LIRR’s 89.3M riders highest in nearly 70 years, report says

Commuters wait for LIRR trains at Penn Station in Manhattan, on Jan. 12, 2017. Credit: Yeong-Ung Yang
Millennial commuters helped drive the Long Island Rail Road to its biggest ridership year in nearly seven decades, new LIRR figures show.
The 89.3 million people the railroad moved in 2016 set a modern record, and was 1.9 percent higher than its 2015 ridership of 87.6 million. The LIRR’s all-time ridership record was set in 1949, when the railroad carried 91.8 million customers.
And while the LIRR continues to serve largely the same region it did when it was founded 183 years ago, new data released Monday signal a major shift in who LIRR commuters are, what jobs they work and how they get there.
LIRR President Patrick Nowakowski said the railroad will use the ridership data in planning future service levels and infrastructure investments, such as the proposed construction of a third track between Floral Park and Hicksville.
“There is an intrinsic demand for reverse-peak travel to the Island that today is very difficult for the LIRR to accommodate as a two-track railroad,” Nowakowski said in a statement. “This data shows that if and when the Main Line is expanded to a third track, our reverse-commute service would fill an immediate unmet need.”
The LIRR released the findings of its Origin and Destination Study, which MTA director of special project development and planning William Wheeler described as a kind of “census” of LIRR riders.
Using data compiled from 119,000 riders between 2012 and 2014, Wheeler said the survey confirmed “a phenomenon of a generation who has truly taken transit to heart as its primary mode of travel.”
While the majority of trips taken on the LIRR were still to get to and from jobs in Manhattan, about a third of all trips were for other purposes, including reverse commuters traveling east to jobs (6 percent) and nonwork travel to Manhattan (9 percent.)
The median age of LIRR commuters is 42.2, and the median household income is $144,251.
Wheeler said the surge of millennial transit riders represents “the demand that, in essence, we have been waiting for,” but added that it is also “challenging in many ways.”
Although 81 percent of commuters use the LIRR five days or more each week, Wheeler said the number of commuters traveling on just four days has grown substantially — signaling changes in the kinds of jobs held by commuters, including those in health care, entertainment and education.
Also changing is the stations from which LIRR customers commute.

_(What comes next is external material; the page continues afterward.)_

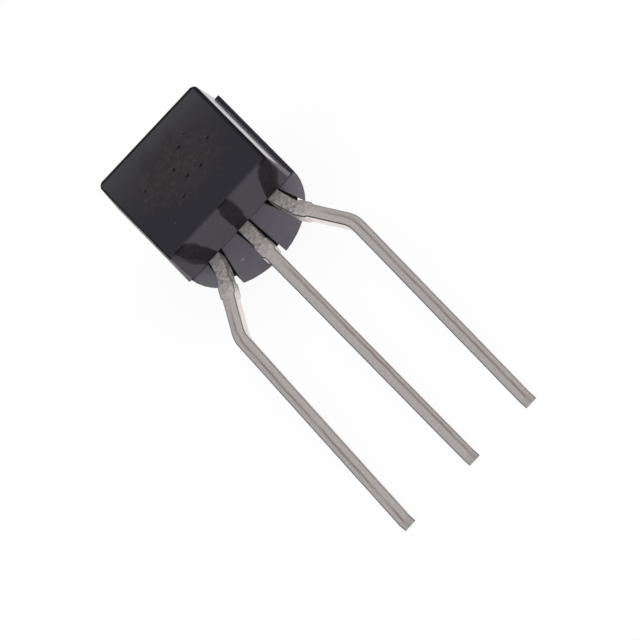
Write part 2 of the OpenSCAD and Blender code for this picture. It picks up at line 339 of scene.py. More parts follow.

Ronkonkoma — long known as the LIRR’s busiest Long Island station — has been overtaken by Hicksville, where about 6,000 of the LIRR’s 98,000 morning commuters board a train each weekday.

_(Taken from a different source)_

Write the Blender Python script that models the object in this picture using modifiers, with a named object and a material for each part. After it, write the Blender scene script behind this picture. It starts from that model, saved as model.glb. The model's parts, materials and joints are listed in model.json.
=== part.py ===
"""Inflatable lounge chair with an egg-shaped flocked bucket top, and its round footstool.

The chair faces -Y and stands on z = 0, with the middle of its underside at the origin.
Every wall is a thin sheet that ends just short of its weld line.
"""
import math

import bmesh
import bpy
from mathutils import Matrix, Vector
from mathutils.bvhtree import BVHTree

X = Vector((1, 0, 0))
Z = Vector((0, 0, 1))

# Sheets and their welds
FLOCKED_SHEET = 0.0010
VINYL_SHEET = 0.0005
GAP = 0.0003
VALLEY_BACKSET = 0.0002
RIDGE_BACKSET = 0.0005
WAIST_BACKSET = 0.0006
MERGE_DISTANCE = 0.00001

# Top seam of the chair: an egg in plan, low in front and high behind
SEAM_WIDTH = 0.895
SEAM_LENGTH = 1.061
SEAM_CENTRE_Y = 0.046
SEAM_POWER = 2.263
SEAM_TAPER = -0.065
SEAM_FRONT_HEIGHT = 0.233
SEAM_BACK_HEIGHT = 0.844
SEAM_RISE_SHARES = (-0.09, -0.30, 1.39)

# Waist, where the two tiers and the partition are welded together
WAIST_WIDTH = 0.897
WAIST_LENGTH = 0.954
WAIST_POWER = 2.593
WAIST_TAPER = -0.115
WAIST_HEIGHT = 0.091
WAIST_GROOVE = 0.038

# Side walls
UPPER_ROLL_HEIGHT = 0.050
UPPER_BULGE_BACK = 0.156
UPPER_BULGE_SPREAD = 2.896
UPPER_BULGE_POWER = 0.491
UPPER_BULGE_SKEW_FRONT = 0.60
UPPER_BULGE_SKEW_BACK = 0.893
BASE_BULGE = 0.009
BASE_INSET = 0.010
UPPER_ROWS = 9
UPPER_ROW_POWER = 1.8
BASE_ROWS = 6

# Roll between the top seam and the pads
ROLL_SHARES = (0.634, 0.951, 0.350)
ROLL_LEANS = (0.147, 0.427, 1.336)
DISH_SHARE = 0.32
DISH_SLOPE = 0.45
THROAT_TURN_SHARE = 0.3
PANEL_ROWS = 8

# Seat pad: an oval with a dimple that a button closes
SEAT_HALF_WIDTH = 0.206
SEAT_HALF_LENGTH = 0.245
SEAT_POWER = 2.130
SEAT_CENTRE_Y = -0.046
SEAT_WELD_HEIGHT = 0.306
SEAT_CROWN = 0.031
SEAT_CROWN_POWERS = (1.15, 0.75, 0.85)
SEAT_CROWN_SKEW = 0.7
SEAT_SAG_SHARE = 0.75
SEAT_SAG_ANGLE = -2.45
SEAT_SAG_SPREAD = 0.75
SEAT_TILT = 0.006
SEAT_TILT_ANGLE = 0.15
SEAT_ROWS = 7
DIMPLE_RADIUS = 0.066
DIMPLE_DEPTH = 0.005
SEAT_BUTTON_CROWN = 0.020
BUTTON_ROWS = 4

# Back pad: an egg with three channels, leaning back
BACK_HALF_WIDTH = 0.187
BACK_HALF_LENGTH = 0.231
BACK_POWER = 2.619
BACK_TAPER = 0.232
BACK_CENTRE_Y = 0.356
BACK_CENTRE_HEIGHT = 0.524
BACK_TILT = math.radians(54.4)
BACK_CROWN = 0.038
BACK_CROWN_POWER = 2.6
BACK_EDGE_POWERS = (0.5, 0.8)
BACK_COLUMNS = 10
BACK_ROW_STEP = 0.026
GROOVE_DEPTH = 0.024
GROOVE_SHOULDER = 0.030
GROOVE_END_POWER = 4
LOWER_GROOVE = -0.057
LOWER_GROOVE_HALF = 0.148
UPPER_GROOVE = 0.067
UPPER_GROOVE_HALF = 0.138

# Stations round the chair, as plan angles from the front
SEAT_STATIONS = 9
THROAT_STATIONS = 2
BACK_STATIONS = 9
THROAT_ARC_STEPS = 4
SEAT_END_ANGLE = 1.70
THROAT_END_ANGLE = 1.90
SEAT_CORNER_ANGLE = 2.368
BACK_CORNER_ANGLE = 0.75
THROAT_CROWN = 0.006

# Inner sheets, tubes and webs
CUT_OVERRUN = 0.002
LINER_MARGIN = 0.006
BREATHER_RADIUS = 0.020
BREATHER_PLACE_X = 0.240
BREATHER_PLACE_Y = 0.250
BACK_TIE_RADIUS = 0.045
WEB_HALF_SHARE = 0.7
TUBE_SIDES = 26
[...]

The Metropolitan Transportation Authority also announced that it will vote Wednesday to officially expand sleep apnea testing to all train and bus operators, including those on the LIRR.
About 10 months after the MTA announced the plan, officials said Monday they are prepared to hire four different health care agencies to conduct sleep testing for its workers, including two agencies on Long Island. Testing has already been in place at Metro-North, the LIRR’s sister railroad, since 2015.
Federal officials have said sleep apnea contributed to several train accidents in recent years, including the October crash of an NJ Transit train in Hoboken. Sen. Chuck Schumer (D-N.Y.), who has been briefed by National Transportation Safety Board investigators, has also said sleep apnea is suspected in the crash of an LIRR train in Brooklyn earlier this month. The cause of that accident, which injured more than 100 people, has not been determined.
With the move, MTA chairman Thomas Prendergast said the public transportation agency is “going further than any other” to prevent the risks of the sleep disorder.
CORRECTION: An earlier version of this story gave an incorrect number of riders the Long Island Rail Road carried in 2016.
LIRR Ridership:
2016: 89.3 million--modern record.
2015: 87.6 million--previous modern record.
1949: 91.8 million--all-time record.